# INFORMATION SUPPLIED:
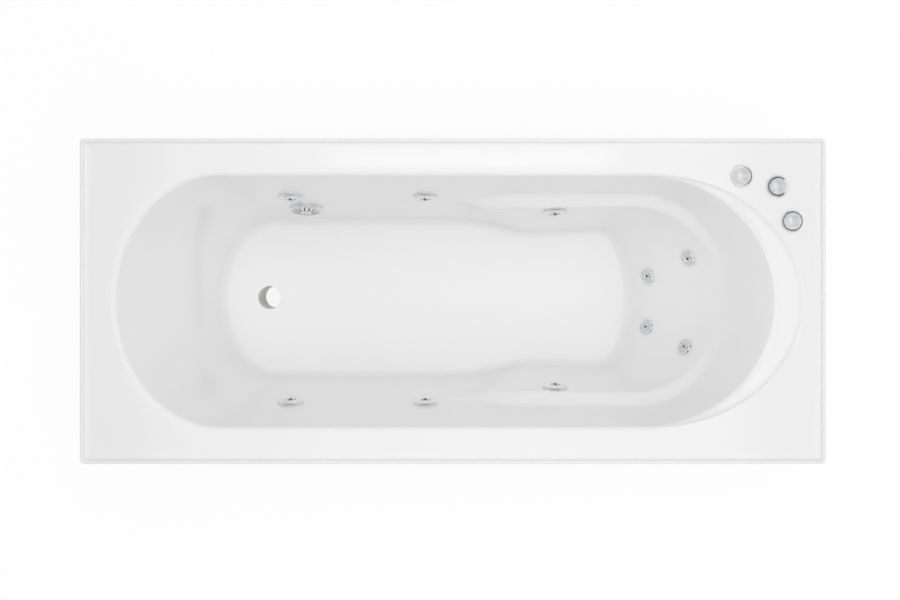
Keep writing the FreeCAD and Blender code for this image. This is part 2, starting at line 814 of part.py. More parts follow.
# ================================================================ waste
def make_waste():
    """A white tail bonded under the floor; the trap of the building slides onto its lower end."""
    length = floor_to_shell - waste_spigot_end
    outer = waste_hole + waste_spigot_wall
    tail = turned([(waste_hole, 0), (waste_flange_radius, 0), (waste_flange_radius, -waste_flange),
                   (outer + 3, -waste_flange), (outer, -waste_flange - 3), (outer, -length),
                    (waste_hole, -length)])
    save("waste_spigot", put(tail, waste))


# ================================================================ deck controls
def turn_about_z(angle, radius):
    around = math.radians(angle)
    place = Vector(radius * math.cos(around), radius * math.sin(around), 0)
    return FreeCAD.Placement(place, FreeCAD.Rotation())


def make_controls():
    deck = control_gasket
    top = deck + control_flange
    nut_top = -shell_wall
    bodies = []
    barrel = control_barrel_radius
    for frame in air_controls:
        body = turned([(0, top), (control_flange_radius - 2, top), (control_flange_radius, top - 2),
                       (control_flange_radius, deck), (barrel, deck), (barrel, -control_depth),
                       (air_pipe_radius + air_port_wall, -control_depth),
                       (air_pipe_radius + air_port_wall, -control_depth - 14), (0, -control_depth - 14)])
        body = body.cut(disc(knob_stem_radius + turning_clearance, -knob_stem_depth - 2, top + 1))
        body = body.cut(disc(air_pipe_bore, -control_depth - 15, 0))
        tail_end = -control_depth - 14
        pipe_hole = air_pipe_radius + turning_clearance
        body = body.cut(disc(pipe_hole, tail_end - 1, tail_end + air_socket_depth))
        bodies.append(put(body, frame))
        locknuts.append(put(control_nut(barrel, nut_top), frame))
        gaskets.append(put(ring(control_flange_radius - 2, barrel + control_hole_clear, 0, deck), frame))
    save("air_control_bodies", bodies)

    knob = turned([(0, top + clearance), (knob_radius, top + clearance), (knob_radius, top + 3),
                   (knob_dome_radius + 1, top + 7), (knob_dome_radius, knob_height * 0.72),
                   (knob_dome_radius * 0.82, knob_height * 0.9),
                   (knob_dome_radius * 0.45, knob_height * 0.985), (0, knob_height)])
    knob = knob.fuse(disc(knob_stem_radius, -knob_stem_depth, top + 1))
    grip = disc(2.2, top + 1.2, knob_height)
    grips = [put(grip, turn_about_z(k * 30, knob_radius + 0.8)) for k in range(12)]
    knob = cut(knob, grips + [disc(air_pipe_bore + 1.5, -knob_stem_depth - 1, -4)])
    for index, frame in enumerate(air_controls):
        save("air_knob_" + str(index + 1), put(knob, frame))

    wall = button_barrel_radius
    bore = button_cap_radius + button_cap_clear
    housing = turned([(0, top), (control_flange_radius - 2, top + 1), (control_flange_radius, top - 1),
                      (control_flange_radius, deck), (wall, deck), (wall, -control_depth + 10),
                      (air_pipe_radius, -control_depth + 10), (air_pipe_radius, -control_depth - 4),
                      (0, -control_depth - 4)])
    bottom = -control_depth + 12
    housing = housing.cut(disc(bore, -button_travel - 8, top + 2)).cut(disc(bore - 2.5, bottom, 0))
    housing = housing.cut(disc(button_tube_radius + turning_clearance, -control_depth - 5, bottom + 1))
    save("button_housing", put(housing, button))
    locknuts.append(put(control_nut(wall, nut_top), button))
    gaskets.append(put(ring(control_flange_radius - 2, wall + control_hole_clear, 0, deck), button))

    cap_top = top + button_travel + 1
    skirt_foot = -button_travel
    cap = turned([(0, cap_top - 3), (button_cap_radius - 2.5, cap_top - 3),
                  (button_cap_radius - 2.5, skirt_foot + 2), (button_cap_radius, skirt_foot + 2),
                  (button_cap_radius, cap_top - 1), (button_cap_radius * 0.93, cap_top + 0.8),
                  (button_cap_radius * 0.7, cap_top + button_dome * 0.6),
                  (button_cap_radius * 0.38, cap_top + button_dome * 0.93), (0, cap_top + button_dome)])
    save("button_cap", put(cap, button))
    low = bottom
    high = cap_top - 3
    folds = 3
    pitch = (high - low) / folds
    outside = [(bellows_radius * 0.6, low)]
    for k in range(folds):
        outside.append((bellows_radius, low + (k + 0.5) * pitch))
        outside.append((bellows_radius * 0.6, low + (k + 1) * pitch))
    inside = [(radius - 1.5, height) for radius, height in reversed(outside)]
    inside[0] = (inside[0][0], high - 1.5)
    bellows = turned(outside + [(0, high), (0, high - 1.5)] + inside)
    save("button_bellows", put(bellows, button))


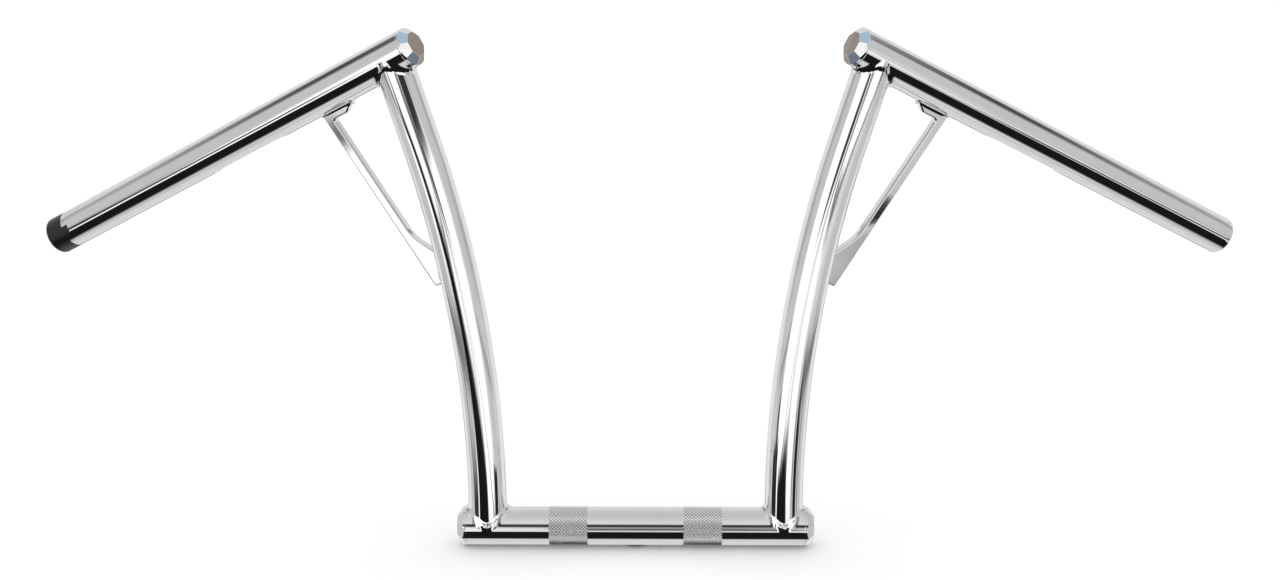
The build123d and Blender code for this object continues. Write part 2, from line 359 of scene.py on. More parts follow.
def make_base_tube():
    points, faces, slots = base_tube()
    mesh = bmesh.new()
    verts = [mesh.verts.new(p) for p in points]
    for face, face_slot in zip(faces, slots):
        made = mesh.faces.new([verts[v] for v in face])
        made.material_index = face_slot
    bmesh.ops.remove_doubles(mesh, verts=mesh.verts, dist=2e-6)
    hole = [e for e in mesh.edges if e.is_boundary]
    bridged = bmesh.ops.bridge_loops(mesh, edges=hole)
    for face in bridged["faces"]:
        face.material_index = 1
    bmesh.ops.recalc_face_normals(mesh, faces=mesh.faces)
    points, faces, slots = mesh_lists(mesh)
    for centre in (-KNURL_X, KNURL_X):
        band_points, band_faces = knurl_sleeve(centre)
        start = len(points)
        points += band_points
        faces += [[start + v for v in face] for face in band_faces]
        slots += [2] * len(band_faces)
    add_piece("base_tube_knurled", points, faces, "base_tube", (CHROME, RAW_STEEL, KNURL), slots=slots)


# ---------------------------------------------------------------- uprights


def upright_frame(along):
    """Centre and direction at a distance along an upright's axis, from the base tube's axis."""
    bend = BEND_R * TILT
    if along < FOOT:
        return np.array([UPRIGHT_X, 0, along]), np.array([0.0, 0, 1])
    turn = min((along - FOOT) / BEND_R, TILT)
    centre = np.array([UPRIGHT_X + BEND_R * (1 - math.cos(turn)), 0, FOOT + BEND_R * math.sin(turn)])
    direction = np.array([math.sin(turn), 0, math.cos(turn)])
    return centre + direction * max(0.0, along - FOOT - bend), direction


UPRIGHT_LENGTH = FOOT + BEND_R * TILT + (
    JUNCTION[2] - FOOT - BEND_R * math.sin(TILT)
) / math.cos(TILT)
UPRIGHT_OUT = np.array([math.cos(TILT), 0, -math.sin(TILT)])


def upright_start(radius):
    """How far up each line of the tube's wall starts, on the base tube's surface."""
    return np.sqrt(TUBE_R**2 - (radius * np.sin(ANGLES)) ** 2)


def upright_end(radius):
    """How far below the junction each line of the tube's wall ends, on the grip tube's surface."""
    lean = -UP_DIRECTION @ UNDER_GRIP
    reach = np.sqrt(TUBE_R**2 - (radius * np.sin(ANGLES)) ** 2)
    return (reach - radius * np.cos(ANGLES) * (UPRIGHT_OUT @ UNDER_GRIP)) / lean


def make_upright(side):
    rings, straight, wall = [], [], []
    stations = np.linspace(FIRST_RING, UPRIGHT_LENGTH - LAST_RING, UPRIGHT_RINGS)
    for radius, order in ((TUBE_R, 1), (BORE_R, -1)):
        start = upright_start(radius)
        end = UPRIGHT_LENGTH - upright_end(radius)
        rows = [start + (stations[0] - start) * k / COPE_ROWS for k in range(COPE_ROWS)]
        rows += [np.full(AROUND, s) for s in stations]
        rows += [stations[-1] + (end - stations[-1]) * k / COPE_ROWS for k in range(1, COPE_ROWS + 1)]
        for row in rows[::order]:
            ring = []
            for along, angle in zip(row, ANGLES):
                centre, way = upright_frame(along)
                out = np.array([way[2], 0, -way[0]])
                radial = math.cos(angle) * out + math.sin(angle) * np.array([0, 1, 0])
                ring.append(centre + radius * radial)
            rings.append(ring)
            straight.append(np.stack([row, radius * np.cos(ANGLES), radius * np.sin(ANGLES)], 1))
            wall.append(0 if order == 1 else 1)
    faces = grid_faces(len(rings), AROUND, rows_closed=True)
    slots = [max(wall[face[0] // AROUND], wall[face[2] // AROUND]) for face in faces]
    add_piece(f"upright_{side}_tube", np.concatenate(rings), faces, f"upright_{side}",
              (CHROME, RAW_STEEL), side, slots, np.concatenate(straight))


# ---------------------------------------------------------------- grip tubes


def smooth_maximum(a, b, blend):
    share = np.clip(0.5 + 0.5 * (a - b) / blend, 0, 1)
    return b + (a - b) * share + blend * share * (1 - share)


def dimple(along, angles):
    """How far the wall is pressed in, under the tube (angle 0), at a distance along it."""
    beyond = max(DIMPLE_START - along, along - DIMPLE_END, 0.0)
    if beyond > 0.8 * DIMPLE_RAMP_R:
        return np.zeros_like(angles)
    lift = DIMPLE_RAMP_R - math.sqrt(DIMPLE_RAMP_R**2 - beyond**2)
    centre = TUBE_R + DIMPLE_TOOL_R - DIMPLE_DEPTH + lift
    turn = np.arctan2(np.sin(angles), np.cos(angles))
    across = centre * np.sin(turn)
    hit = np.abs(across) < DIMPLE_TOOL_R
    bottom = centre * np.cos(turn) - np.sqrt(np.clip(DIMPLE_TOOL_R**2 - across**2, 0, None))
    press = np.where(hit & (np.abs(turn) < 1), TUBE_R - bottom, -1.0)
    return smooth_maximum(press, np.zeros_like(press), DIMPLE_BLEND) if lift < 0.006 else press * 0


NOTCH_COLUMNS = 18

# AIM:
Repeat the material word for word from its opening line up to and including the line containing "return FreeCAD.Placement(place, FreeCAD.Rotation())".

# RESULT:
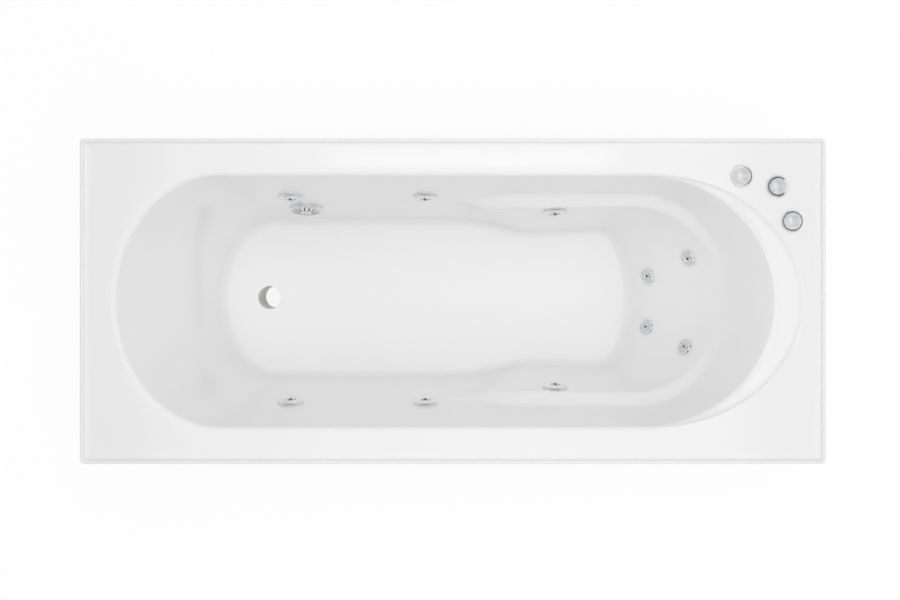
Keep writing the FreeCAD and Blender code for this image. This is part 2, starting at line 814 of part.py. More parts follow.
# ================================================================ waste
def make_waste():
    """A white tail bonded under the floor; the trap of the building slides onto its lower end."""
    length = floor_to_shell - waste_spigot_end
    outer = waste_hole + waste_spigot_wall
    tail = turned([(waste_hole, 0), (waste_flange_radius, 0), (waste_flange_radius, -waste_flange),
                   (outer + 3, -waste_flange), (outer, -waste_flange - 3), (outer, -length),
                    (waste_hole, -length)])
    save("waste_spigot", put(tail, waste))


# ================================================================ deck controls
def turn_about_z(angle, radius):
    around = math.radians(angle)
    place = Vector(radius * math.cos(around), radius * math.sin(around), 0)
    return FreeCAD.Placement(place, FreeCAD.Rotation())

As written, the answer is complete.